__Exercise requirements__
Only the lines from the line that has "return cover_ring(lens_ring_bottom_z, lens_bottom_z)" through the line that has "for node in" should be reproduced, exactly and with both ends kept.
◆ ◆ ◆ ◆
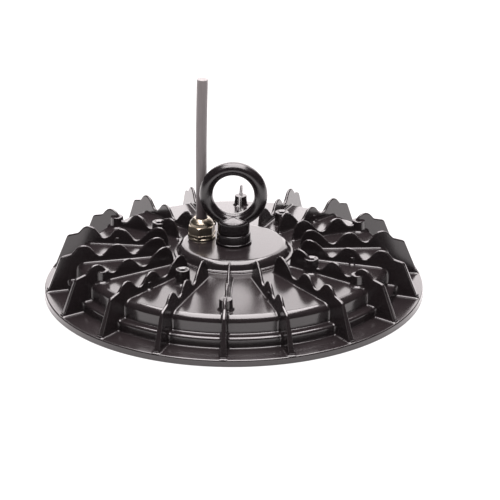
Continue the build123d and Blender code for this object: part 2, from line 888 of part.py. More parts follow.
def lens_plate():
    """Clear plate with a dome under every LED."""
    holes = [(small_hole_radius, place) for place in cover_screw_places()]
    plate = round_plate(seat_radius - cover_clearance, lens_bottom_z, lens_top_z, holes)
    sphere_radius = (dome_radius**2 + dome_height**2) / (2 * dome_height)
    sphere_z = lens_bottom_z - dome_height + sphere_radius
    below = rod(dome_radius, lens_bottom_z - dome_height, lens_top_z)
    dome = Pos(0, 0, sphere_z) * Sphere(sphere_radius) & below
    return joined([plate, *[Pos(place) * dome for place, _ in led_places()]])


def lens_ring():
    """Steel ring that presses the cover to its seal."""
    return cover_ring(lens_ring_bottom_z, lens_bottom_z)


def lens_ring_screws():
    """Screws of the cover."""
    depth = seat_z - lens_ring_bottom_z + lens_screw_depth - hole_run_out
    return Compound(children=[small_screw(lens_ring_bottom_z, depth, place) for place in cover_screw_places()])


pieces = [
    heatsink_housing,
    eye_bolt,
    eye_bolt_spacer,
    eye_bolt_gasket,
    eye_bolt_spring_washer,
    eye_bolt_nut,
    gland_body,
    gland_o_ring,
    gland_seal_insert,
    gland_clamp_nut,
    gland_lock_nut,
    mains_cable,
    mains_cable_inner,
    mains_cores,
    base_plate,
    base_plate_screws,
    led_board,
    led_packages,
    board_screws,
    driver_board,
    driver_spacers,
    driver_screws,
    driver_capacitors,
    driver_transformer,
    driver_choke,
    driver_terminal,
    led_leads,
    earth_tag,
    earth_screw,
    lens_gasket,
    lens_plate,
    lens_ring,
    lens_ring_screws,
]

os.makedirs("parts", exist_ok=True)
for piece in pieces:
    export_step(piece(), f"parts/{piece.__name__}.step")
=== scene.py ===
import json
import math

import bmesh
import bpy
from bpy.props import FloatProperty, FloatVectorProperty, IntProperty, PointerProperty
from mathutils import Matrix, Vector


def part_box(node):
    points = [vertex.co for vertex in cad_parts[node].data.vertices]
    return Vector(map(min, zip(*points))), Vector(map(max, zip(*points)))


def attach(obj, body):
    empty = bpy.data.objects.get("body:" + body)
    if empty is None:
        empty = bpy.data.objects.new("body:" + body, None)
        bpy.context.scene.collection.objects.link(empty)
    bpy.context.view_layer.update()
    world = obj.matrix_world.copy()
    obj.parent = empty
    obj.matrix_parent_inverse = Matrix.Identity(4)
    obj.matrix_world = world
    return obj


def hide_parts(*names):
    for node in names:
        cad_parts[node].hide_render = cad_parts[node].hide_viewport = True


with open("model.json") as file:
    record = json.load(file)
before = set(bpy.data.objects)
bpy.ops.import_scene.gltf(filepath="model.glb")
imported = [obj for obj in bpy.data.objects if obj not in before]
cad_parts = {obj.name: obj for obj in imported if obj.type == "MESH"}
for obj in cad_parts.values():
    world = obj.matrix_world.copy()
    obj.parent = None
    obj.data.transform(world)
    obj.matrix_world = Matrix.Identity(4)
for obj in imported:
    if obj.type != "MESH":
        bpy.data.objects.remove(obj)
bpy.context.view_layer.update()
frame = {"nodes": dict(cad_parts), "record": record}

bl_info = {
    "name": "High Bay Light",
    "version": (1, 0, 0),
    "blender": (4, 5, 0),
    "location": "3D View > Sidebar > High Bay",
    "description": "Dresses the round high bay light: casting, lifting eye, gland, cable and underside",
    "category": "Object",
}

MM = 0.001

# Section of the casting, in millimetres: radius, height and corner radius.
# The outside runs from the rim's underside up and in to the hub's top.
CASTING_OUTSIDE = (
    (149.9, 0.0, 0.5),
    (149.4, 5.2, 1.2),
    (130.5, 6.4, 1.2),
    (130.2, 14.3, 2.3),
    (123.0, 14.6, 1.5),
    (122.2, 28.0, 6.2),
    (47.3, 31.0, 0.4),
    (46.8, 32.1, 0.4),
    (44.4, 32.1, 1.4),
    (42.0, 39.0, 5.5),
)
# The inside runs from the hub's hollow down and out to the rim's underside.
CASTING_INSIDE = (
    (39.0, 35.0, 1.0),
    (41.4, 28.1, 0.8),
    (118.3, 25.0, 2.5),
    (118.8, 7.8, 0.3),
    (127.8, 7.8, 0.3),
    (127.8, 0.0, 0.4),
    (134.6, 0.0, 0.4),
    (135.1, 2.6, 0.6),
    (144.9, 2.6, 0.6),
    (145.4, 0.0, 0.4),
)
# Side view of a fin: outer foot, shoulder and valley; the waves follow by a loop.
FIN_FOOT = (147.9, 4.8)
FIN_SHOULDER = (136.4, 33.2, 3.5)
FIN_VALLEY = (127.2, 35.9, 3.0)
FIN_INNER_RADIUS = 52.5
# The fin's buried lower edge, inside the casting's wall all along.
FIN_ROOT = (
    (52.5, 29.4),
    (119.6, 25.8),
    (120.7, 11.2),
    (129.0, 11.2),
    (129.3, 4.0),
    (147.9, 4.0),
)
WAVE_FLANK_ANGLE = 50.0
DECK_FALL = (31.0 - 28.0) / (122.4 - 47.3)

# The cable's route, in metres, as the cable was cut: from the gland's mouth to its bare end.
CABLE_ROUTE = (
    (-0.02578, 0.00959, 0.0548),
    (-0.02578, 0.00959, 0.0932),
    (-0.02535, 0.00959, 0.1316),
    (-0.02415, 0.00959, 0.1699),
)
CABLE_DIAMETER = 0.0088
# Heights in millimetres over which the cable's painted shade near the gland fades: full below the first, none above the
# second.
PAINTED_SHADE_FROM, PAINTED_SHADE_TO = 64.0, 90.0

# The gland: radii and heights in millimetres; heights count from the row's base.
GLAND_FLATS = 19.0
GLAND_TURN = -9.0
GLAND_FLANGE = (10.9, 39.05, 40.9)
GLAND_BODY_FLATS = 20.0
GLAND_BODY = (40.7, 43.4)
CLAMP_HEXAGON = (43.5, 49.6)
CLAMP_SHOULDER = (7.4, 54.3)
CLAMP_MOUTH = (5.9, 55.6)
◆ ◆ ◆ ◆
__Result of the task__
    return cover_ring(lens_ring_bottom_z, lens_bottom_z)


def lens_ring_screws():
    """Screws of the cover."""
    depth = seat_z - lens_ring_bottom_z + lens_screw_depth - hole_run_out
    return Compound(children=[small_screw(lens_ring_bottom_z, depth, place) for place in cover_screw_places()])


pieces = [
    heatsink_housing,
    eye_bolt,
    eye_bolt_spacer,
    eye_bolt_gasket,
    eye_bolt_spring_washer,
    eye_bolt_nut,
    gland_body,
    gland_o_ring,
    gland_seal_insert,
    gland_clamp_nut,
    gland_lock_nut,
    mains_cable,
    mains_cable_inner,
    mains_cores,
    base_plate,
    base_plate_screws,
    led_board,
    led_packages,
    board_screws,
    driver_board,
    driver_spacers,
    driver_screws,
    driver_capacitors,
    driver_transformer,
    driver_choke,
    driver_terminal,
    led_leads,
    earth_tag,
    earth_screw,
    lens_gasket,
    lens_plate,
    lens_ring,
    lens_ring_screws,
]

os.makedirs("parts", exist_ok=True)
for piece in pieces:
    export_step(piece(), f"parts/{piece.__name__}.step")
=== scene.py ===
import json
import math

import bmesh
import bpy
from bpy.props import FloatProperty, FloatVectorProperty, IntProperty, PointerProperty
from mathutils import Matrix, Vector


def part_box(node):
    points = [vertex.co for vertex in cad_parts[node].data.vertices]
    return Vector(map(min, zip(*points))), Vector(map(max, zip(*points)))


def attach(obj, body):
    empty = bpy.data.objects.get("body:" + body)
    if empty is None:
        empty = bpy.data.objects.new("body:" + body, None)
        bpy.context.scene.collection.objects.link(empty)
    bpy.context.view_layer.update()
    world = obj.matrix_world.copy()
    obj.parent = empty
    obj.matrix_parent_inverse = Matrix.Identity(4)
    obj.matrix_world = world
    return obj


def hide_parts(*names):
    for node in names:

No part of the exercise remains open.